Since taking office in 2014, Modi has taken a raft of measures to attract foreign investors and revive listless domestic investment.

Under Modi, India has opened up further to foreign investment, hoping to generate more manufacturing jobs. A loan scheme for small businesses has been set up and there are plans for a $1.5 billion fund for startups. Modi has also launched a programme to train over 4 million people in different skills in six years.

Pronab Sen, country director for the International Growth Centre, a British-backed think tank, said such measures were “laudable”, but the efforts should be more geared to creating demands for employees rather than increasing the supply.

“India has become a demand-starved economy,” Sen said. “If there is no demand, there will be no incentive to produce more which, in turn, will mean no new jobs.”

The level of desperation for work is both astounding as well as distressing. To hold up an example consider this: in August, nearly half a million people, including post-graduates, applied for 1,778 jobs as mere sweepers in the city of Kanpur.

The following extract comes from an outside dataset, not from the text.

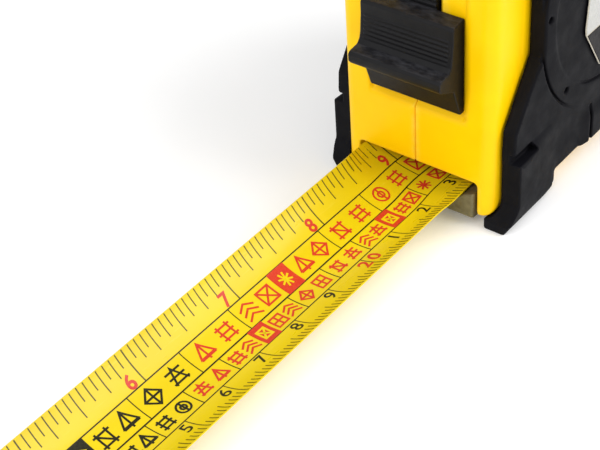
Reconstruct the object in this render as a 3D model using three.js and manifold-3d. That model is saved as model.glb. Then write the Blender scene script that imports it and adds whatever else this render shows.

This is not the only instance. Last year, in Uttar Pradesh, 2.3 million people applied for 368 low-level government jobs that required just a primary education and an ability to ride a bicycle.

Adding to the problem of unemployment is the fact that two years of drought have caused a major setback in farming making work in that sector scarce.

Also, the construction sector that absorbs a major bulk of India’s unskilled workforce, has suffered a prolonged downturn. Satellite cities around the capital, like Greater Noida that were, until recently, bustling with construction activity are now scenes of half-built, abandoned, high-rises. Cranes and diggers stand idle.

In Delhi and the surrounding National Capital Region, housing starts fell 41 % in the first half of the year, and across India, starts were down 9 percent from a year earlier.

Bhuwan Mahato, a contractor who supplies workers to construction projects around Noida, says demand for labour is down by at least 25 percent. More than half a million workers were let go from sites around India’s capital in the last 18 months, in a stark sign of rising unemployment in the country.

However, there are a few bright spots in this gloomy scenario. The National Stock Exchange index has added 8 percent this year and foreign investors continue to buy shares in Indian firms.

The normal bountiful rains this monsoon season this year is certain to improve growth and relief for India’s 263 million farmers as they recover from two consecutive drought years. That should help lift farm output, which grew 1.8 percent from a year earlier in the June quarter.

Normal rainfall this summer will boost rural consumption by $80 billion in the year to end-March 2017, according to Citibank’s estimates.

Also, the housing sector is showing signs of opening up again. Steady demand for affordable housing and the government’s push to increase its supply has led to a near doubling of launches in this segment in the first half of 2016 from the year-ago period.

The number of new launches in affordable housing has increased by nearly 100% on year to 17,000 units across top property markets Delhi, Mumbai, Bengaluru, Pune, Kolkata, Chennai, Ahmedabad and Hyderabad during this period, a report says.

“Rise in the launch of affordable segment can be attributed to a steady demand for this segment of housing in key cities of Bengaluru, Delhi – NCR and Mumbai. It is heartening to see that demand for this segment, which was neglected for a very long time, is now being catered to as this formed a very large segment of latent demand,” said Anshul Jain, MD, India, Cushman & Wakefield. “The uptake of affordable segment in the market will have a cascading impact on the overall economy at large.”

Perhaps there is light at the end of this tunnel after all.